Ouvíamos atentamente as histórias de natal, as palavras da Bíblia... É verdade que, quando éramos criança, estávamos ansiosos pela hora de abrirmos os presentes. Mas tudo era especial: as nozes na mesa do jantar, a toalha de mesa com motivos natalinos, o ambiente iluminado à luz de velas, os enfeites, o presépio, as cantigas de natal...

Mas uma parte desta magia se perdeu na infância. As nozes, no natal, hoje só são especiais porque lembram daquela magia, aquele gostinho de natal da infância. Durante muitos anos, aquele menino Jesus foi esquecido. Ficou como uma lembrança da infância.

Quando, depois de adulto, comecei a perceber que as coisas mais importantes da vida eu as podia encontrar nas pessoas à minha volta, também comecei a perceber que há mais alguém junto comigo. Este alguém nunca se apresentou pessoalmente, mas está sempre comigo. E embora Ele nunca se apresente pessoalmente, se deixa notar pelas coisas que faz na minha vida.

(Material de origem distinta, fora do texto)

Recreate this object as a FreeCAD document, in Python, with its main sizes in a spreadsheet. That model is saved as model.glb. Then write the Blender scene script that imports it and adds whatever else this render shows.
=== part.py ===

Levou muitos anos para que eu pudesse notá-lo. Mas logo que pude notá-lo já descobri quem Ele era. Eu já o conhecia de uma certa forma, mas o conhecia como criança. E eu também era criança - talvez fosse natural que nos conhecêssemos assim. Mas não sou mais uma criança e, na minha vida, aquele menino Jesus hoje é Cristo. E o tempo inteiro esteve presente, mesmo que eu nunca tenha notado isto.

E, das coisas que Ele faz, coloca amigos no meu caminho. Quando parece que um problema não tem solução, alguém surge para ajudar. E eu não tenho dúvidas de que é Ele que os envia, mesmo que estes amigos não saibam disto.